→ **Dataset**
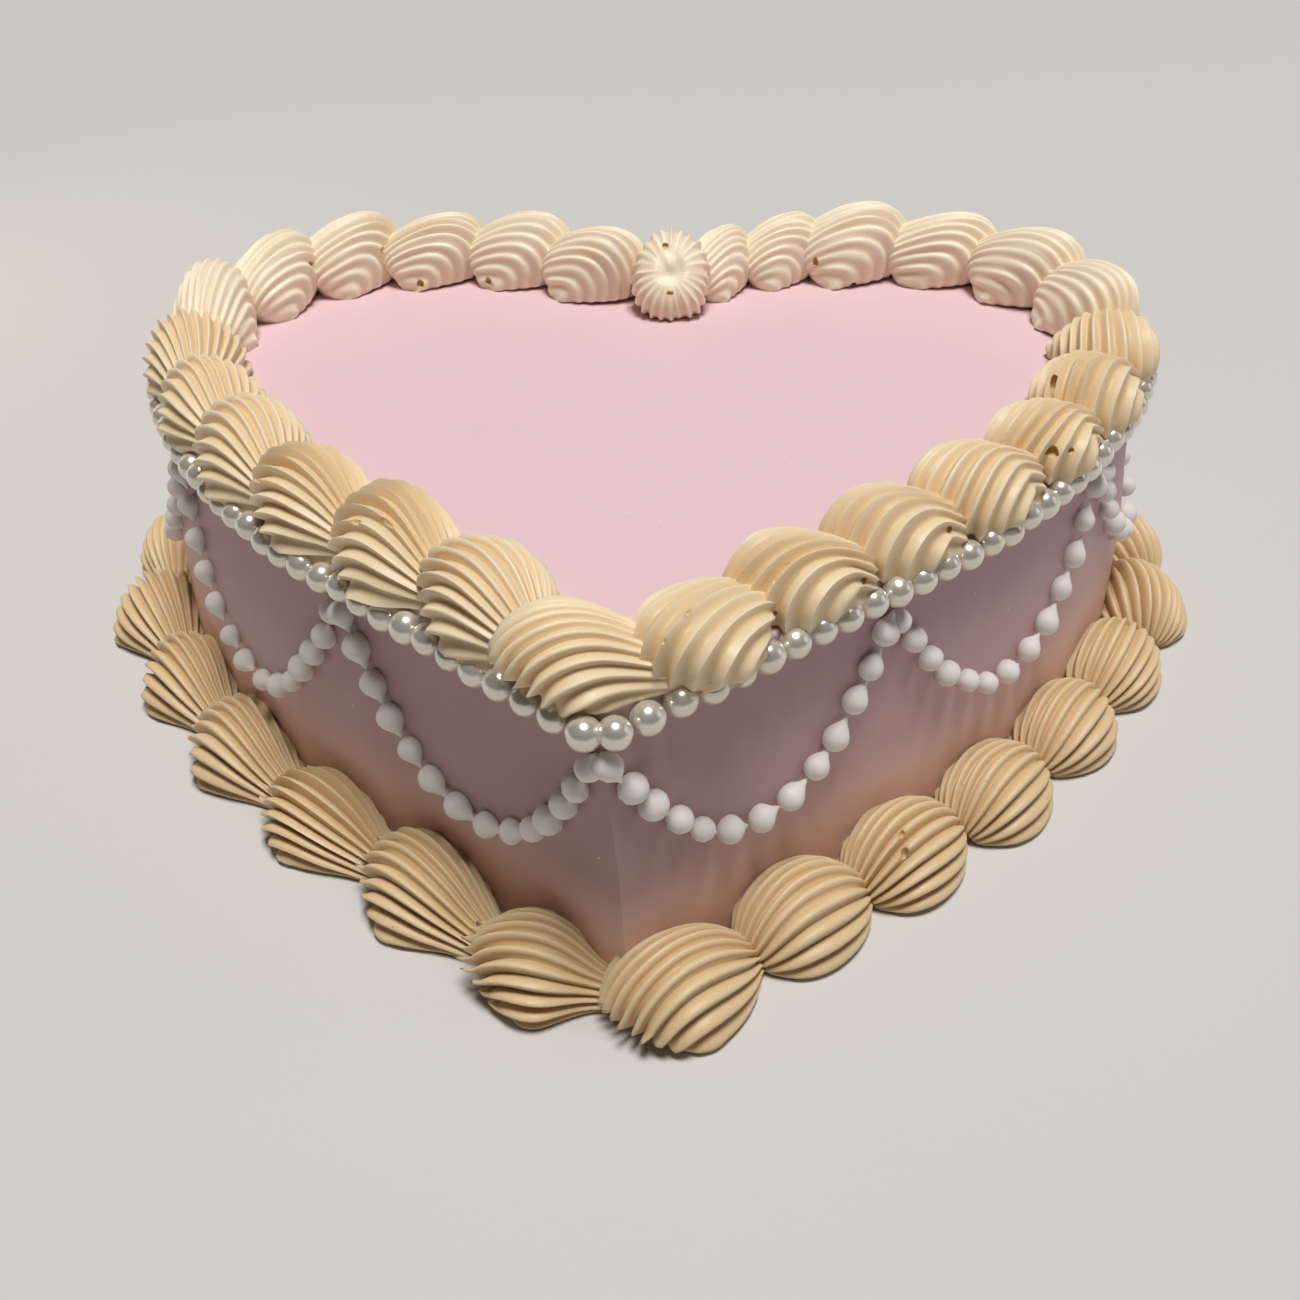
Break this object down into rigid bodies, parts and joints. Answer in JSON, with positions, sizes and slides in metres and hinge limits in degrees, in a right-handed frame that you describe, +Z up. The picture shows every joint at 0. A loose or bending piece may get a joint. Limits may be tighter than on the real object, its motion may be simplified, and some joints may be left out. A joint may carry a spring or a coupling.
{
  "type": "heart shaped cake",
  "caption": "Uncut heart shaped layer cake in smooth icing, with piped shell borders at its top edge and foot, a pearl chain and beaded swags on its wall.",
  "frame": {"origin": "middle of the bounding box's base, on the surface that the cake rests on", "axes": "+Z up; -Y toward the tip of the heart, +Y toward its lobes; +X to the right for a viewer at the tip"},
  "size_m": [0.3276, 0.2746, 0.1026],
  "materials": {
    "body_icing": "smooth satin whipped icing, pale pink",
    "top_cream": "soft matte piped buttercream, pale cream",
    "foot_cream": "soft matte piped buttercream, warm cream",
    "pearl": "pearl lustre on a sugar ball",
    "swag_icing": "matte white piped icing"
  },
  "bodies": {
    "root": {"cake_body": "body_icing", "rosette": "top_cream", "top_shell_01": "top_cream", "top_shell_02": "top_cream", "top_shell_03": "top_cream", "top_shell_04": "top_cream", "top_shell_05": "top_cream", "top_shell_06": "top_cream", "top_shell_07": "top_cream", "top_shell_08": "top_cream", "top_shell_09": "top_cream", "top_shell_10": "top_cream", "top_shell_11": "top_cream", "top_shell_12": "top_cream", "top_shell_13": "top_cream", "top_shell_14": "top_cream", "top_shell_15": "top_cream", "top_shell_16": "top_cream", "top_shell_17": "top_cream", "top_shell_18": "top_cream", "top_shell_19": "top_cream", "top_shell_20": "top_cream", "top_shell_21": "top_cream", "top_shell_22": "top_cream", "top_shell_23": "top_cream", "top_shell_24": "top_cream", "top_shell_25": "top_cream", "top_shell_26": "top_cream", "foot_shell_01": "foot_cream", "foot_shell_02": "foot_cream", "foot_shell_03": "foot_cream", "foot_shell_04": "foot_cream", "foot_shell_05": "foot_cream", "foot_shell_06": "foot_cream", "foot_shell_07": "foot_cream", "foot_shell_08": "foot_cream", "foot_shell_09": "foot_cream", "foot_shell_10": "foot_cream", "foot_shell_11": "foot_cream", "foot_shell_12": "foot_cream", "foot_shell_13": "foot_cream", "foot_shell_14": "foot_cream", "foot_shell_15": "foot_cream", "foot_shell_16": "foot_cream", "foot_shell_17": "foot_cream", "foot_shell_18": "foot_cream", "foot_shell_19": "foot_cream", "foot_shell_20": "foot_cream", "foot_shell_21": "foot_cream", "foot_shell_22": "foot_cream", "foot_shell_23": "foot_cream", "foot_shell_24": "foot_cream"}
  },
  "joints": []
}
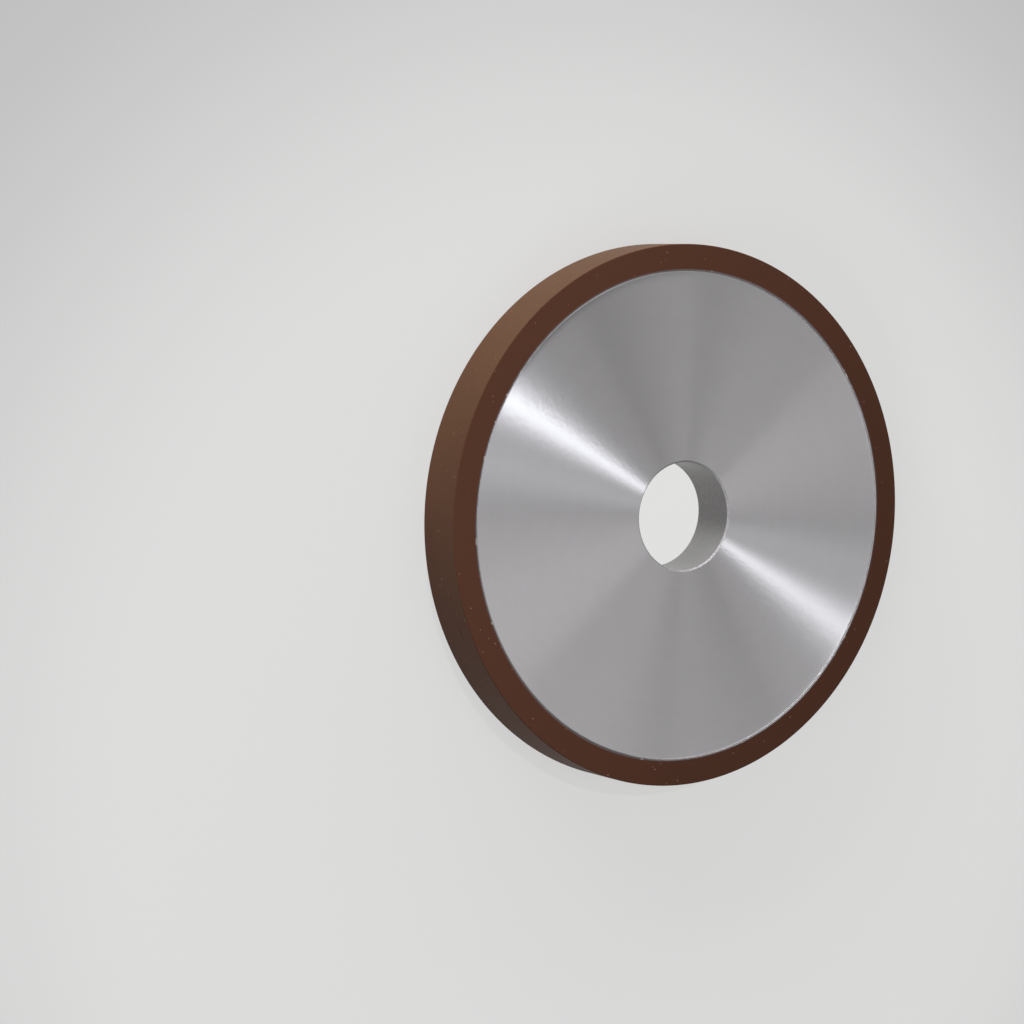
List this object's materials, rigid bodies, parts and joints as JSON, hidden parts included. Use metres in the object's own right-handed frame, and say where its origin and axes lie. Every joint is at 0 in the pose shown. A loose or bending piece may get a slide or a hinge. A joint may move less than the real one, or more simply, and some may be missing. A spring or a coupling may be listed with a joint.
{
  "type": "resin bond diamond wheel",
  "caption": "Straight grinding wheel: a turned aluminium disc with a round arbor hole and a brown resin bond diamond ring moulded round its edge.",
  "frame": {"origin": "centre of the arbor bore, halfway through the wheel's width", "axes": "+Z along the bore axis, out of the front face; the wheel lies flat in the XY plane"},
  "size_m": [0.1, 0.1, 0.01],
  "materials": {
    "turned_aluminium": "satin, with fine circular turning marks",
    "resin_bond": "matt dark brown with sparse diamond grit"
  },
  "bodies": {
    "root": {"aluminium_core": "turned_aluminium", "diamond_rim": "resin_bond"}
  },
  "joints": []
}
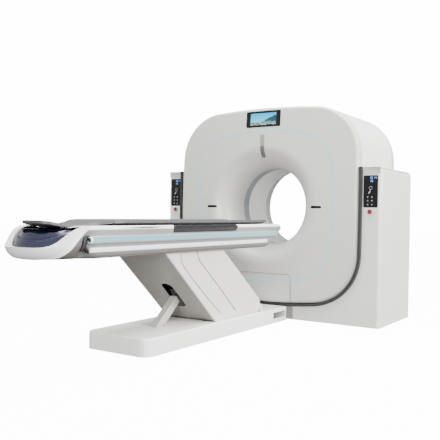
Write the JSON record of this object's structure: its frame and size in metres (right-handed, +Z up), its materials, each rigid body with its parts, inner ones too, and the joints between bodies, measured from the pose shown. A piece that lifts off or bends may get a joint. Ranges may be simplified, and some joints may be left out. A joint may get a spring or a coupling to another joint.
{
  "type": "ct scanner",
  "caption": "Whole-body CT scanner with a tilting ring gantry between two pedestals and a patient table on a swinging lift column.",
  "frame": {"origin": "on the floor, right under the crossing of the bore axis and the gantry's tilt axis", "axes": "+Y along the bore from the table's foot end into the gantry, +Z up, +X to the right looking along +Y"},
  "size_m": [2.182, 3.7273, 1.896],
  "materials": {
    "white_cover": "satin",
    "base_white": "satin",
    "liner_white": "matte",
    "beam_window": "satin dark film",
    "ring_light": "lit, pale cyan",
    "strip_light": "lit, teal",
    "dark_glass": "gloss",
    "lit_screen": "lit, blue",
    "black_rubber": "matte",
    "black_plastic": "matte",
    "frame_steel": "satin grey paint",
    "shaft_steel": "ground",
    "tube_metal": "satin",
    "detector_black": "matte",
    "stop_red": "gloss",
    "stop_yellow": "satin",
    "navy_gloss": "gloss",
    "cradle_grey": "satin moulded skin on a foam core",
    "cradle_dark": "satin",
    "rail_grey": "satin anodised"
  },
  "bodies": {
    "stand": {"gantry_base_plate": "frame_steel", "left_tower": "frame_steel", "right_tower": "frame_steel", "tilt_bearings": "shaft_steel", "base_fascia": "base_white", "rear_fascia": "base_white", "left_pedestal_cover": "base_white", "right_pedestal_cover": "base_white", "left_pedestal_cap": "base_white", "right_pedestal_cap": "base_white", "gap_seal": "black_rubber", "left_control_panel": "dark_glass", "right_control_panel": "dark_glass", "left_stop_collar": "stop_yellow", "right_stop_collar": "stop_yellow", "plinth_frame": "frame_steel", "plinth_cover": "base_white", "plinth_bridge": "base_white", "pivot_shafts": "shaft_steel"},
    "pod": {"front_cover": "white_cover", "rear_cover": "white_cover", "side_wrap": "white_cover", "access_panel": "white_cover", "scan_window": "beam_window", "bore_liner": "liner_white", "light_ring": "ring_light", "laser_window": "dark_glass", "display_bezel": "dark_glass", "display_screen": "lit_screen", "intercom_ports": "black_plastic", "stator_frame": "frame_steel", "tilt_shafts": "shaft_steel"},
    "rotor": {"rotor_ring": "frame_steel", "x_ray_tube": "tube_metal", "collimator": "tube_metal", "detector_array": "detector_black", "generator": "frame_steel", "cooling_unit": "frame_steel"},
    "left_stop_stem": {"left_stop_stem": "shaft_steel"},
    "right_stop_stem": {"right_stop_stem": "shaft_steel"},
    "left_stop_head": {"left_stop_head": "stop_red"},
    "right_stop_head": {"right_stop_head": "stop_red"},
    "lift_arm": {"lift_arm": "frame_steel", "lift_arm_cover": "white_cover"},
    "middle_link": {"middle_link_cover": "white_cover"},
    "rear_link": {"rear_link_cover": "white_cover"},
    "actuator_tube": {"actuator_tube": "white_cover"},
    "actuator_rod": {"actuator_rod": "shaft_steel"},
    "table_top": {"table_frame": "frame_steel", "table_shafts": "shaft_steel", "table_body_cover": "white_cover", "nose_cover": "white_cover", "nose_insert": "navy_gloss", "left_light_rail": "white_cover", "right_light_rail": "white_cover", "light_strips": "strip_light", "lower_rails": "rail_grey", "accessory_rails": "rail_grey"},
    "cradle": {"cradle": "cradle_grey", "cradle_beam": "cradle_dark"}
  },
  "joints": [
    {"name": "gantry_tilt", "type": "hinge", "parent": "stand", "child": "pod", "pos_m": [0, 0, 1.01], "axis": [1, 0, 0], "range_deg": [-20, 20]},
    {"name": "rotor_spin", "type": "hinge", "parent": "pod", "child": "rotor", "pos_m": [0, 0, 1.01], "axis": [0, 1, 0], "continuous": true},
    {"name": "table_lift", "type": "hinge", "parent": "stand", "child": "lift_arm", "pos_m": [0, -1.54, 0.182], "axis": [-1, 0, 0], "range_deg": [-20, 2]},
    {"name": "table_level", "type": "hinge", "parent": "lift_arm", "child": "table_top", "pos_m": [0, -2.19341, 0.75], "axis": [-1, 0, 0], "range_deg": [-2, 20]},
    {"name": "middle_swing", "type": "hinge", "parent": "stand", "child": "middle_link", "pos_m": [0, -1.42335, 0.08842], "axis": [-1, 0, 0], "range_deg": [-20, 2]},
    {"name": "rear_swing", "type": "hinge", "parent": "stand", "child": "rear_link", "pos_m": [0, -0.94, 0.182], "axis": [-1, 0, 0], "range_deg": [-20, 2]},
    {"name": "actuator_swing", "type": "hinge", "parent": "stand", "child": "actuator_tube", "pos_m": [0, -1.985, 0.112], "axis": [1, 0, 0], "range_deg": [-1.1, 0.15]},
    {"name": "actuator_extend", "type": "slide", "parent": "actuator_tube", "child": "actuator_rod", "axis": [0, 0.7658, 0.6431], "range_m": [-0.0815, 0.0085]},
    {"name": "cradle_slide", "type": "slide", "parent": "table_top", "child": "cradle", "axis": [0, 1, 0], "range_m": [0, 1.5]},
    {"name": "left_stop_push", "type": "slide", "parent": "stand", "child": "left_stop_stem", "axis": [0, 1, 0], "range_m": [0, 0.004], "stiffness_N_per_m": 1500, "springref_m": -0.002},
    {"name": "left_stop_twist", "type": "hinge", "parent": "left_stop_stem", "child": "left_stop_head", "pos_m": [-1.003, -0.45, 0.968], "axis": [0, 1, 0], "range_deg": [0, 30], "stiffness_Nm_per_rad": 0.05, "springref_deg": -11.46},
    {"name": "right_stop_push", "type": "slide", "parent": "stand", "child": "right_stop_stem", "axis": [0, 1, 0], "range_m": [0, 0.004], "stiffness_N_per_m": 1500, "springref_m": -0.002},
    {"name": "right_stop_twist", "type": "hinge", "parent": "right_stop_stem", "child": "right_stop_head", "pos_m": [1.003, -0.45, 0.968], "axis": [0, 1, 0], "range_deg": [0, 30], "stiffness_Nm_per_rad": 0.05, "springref_deg": -11.46}
  ],
  "couplings": [
    {"joint": "table_level", "follows": "table_lift", "ratio": -1},
    {"joint": "middle_swing", "follows": "table_lift", "ratio": 1},
    {"joint": "rear_swing", "follows": "table_lift", "ratio": 1},
    {"joint": "actuator_swing", "follows": "table_lift", "ratio": 0.0515},
    {"joint": "actuator_extend", "follows": "table_lift", "m_per_rad": 0.23205}
  ]
}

→ **Problem statement**
Only a number is wanted: how many lines contain the word "parts"?

→ **Finished exercise**
3